## Aim of the task
Return the full listing exactly as it is written.

___

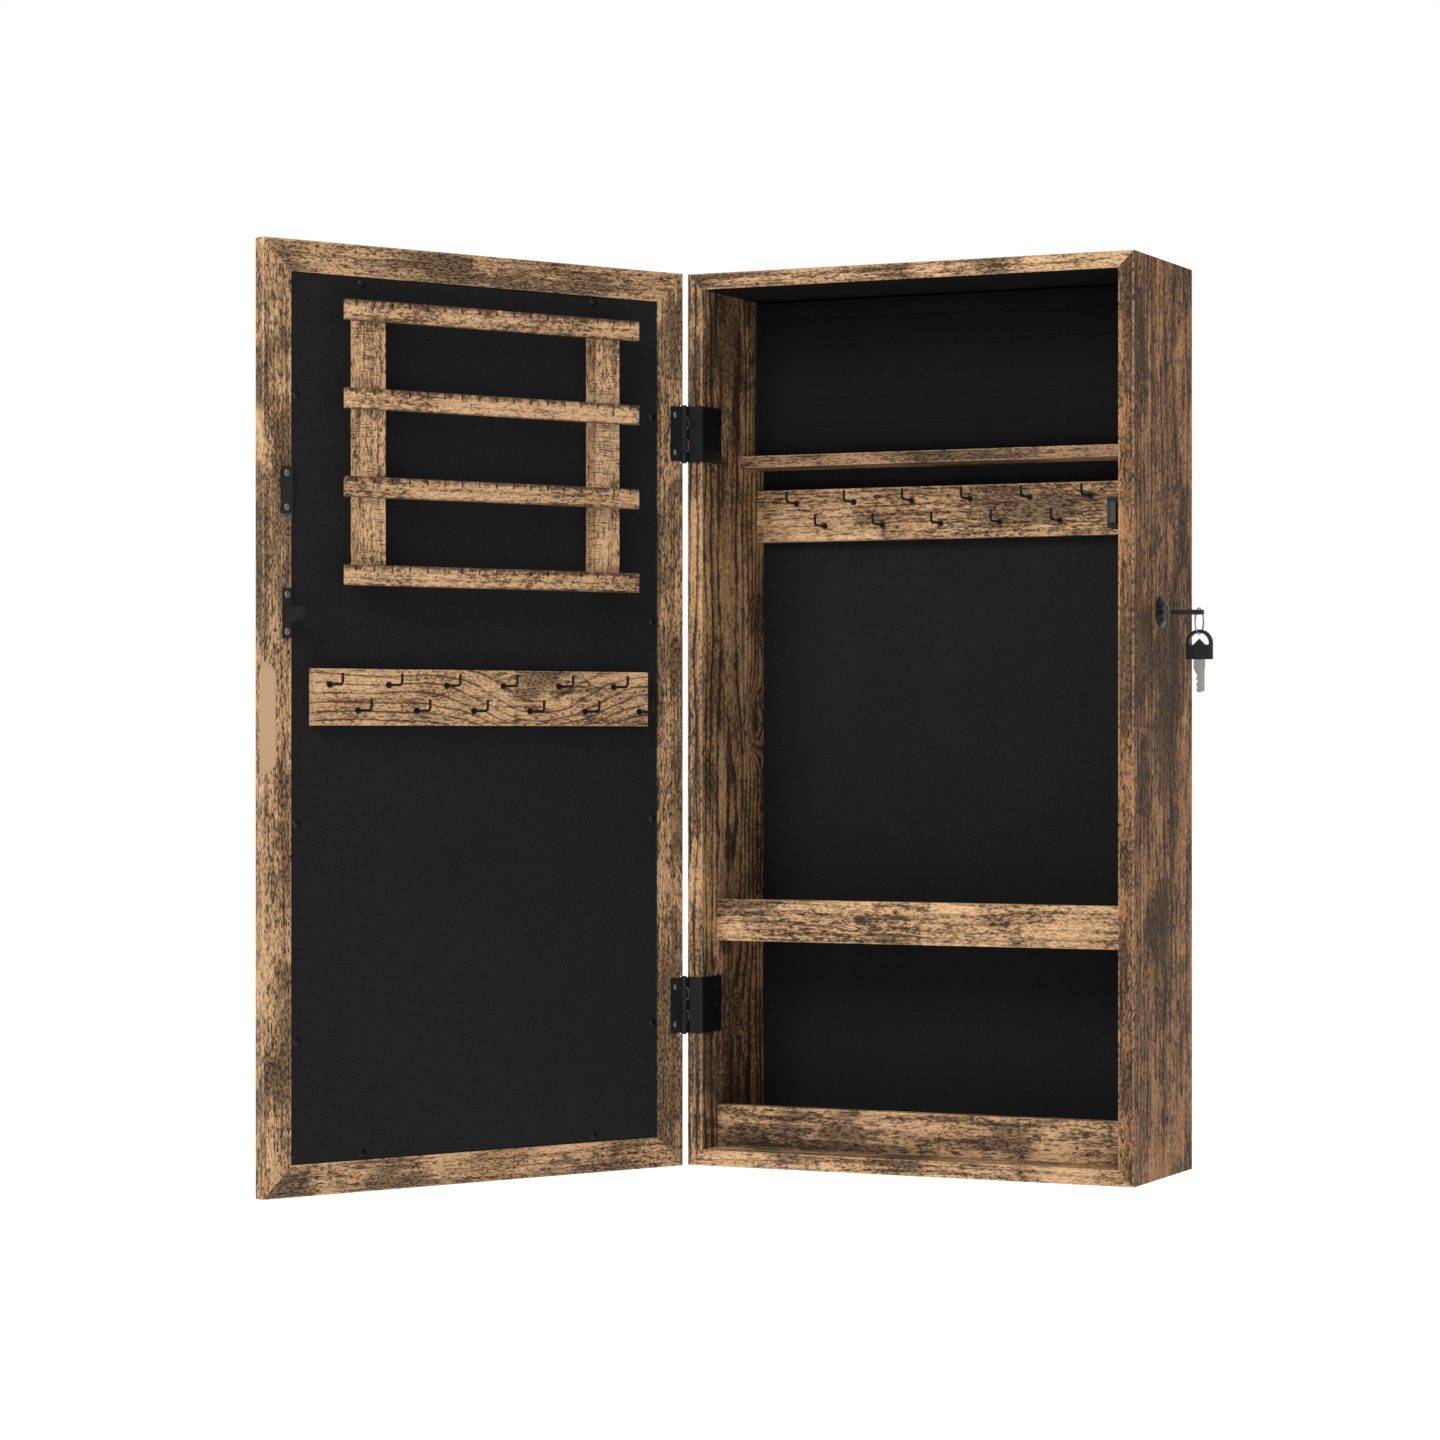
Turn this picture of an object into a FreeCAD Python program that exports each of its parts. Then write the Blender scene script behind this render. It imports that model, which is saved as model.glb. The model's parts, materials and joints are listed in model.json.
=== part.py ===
import FreeCAD, Part
import math
import os
import re
from types import SimpleNamespace

import Sketcher

# A wall-hung jewellery cabinet with a hinged mirror door, drawn in millimetres.
#
# Three working frames are used, and every piece is drawn in one of them:
#   CASE  origin at the case's front lower left corner, X right, Y to the wall, Z up
#   DOOR  X along the door from its hinge edge, Y off its inner face, Z up
#   LOCK  origin where the lock's axis leaves the right side, X outwards, Z up
# The part's own frame has its origin midway between the two wall hangers, on the rear
# plane, so that the piece's Placement is one of those three frames.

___

## Task solution
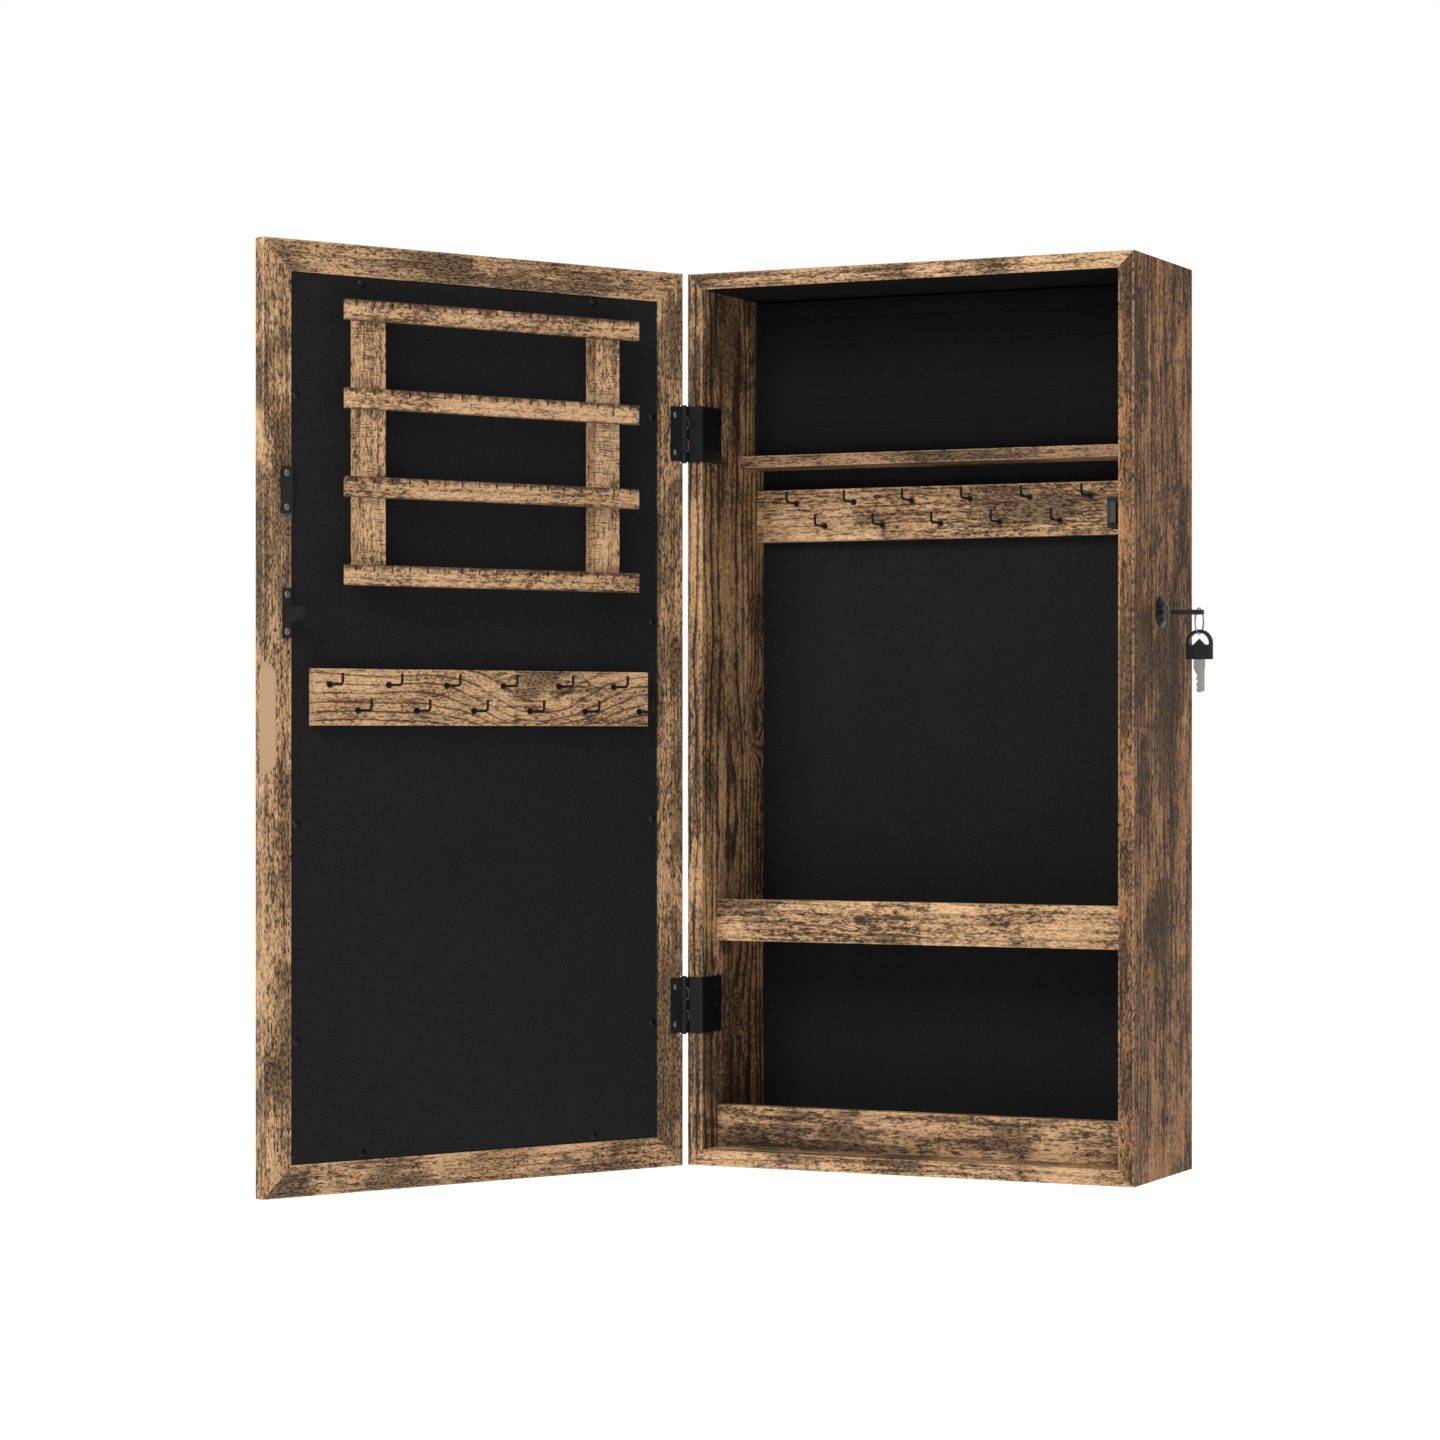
Turn this picture of an object into a FreeCAD Python program that exports each of its parts. Then write the Blender scene script behind this render. It imports that model, which is saved as model.glb. The model's parts, materials and joints are listed in model.json.
=== part.py ===
import FreeCAD, Part
import math
import os
import re
from types import SimpleNamespace

import Sketcher

# A wall-hung jewellery cabinet with a hinged mirror door, drawn in millimetres.
#
# Three working frames are used, and every piece is drawn in one of them:
#   CASE  origin at the case's front lower left corner, X right, Y to the wall, Z up
#   DOOR  X along the door from its hinge edge, Y off its inner face, Z up
#   LOCK  origin where the lock's axis leaves the right side, X outwards, Z up
# The part's own frame has its origin midway between the two wall hangers, on the rear
# plane, so that the piece's Placement is one of those three frames.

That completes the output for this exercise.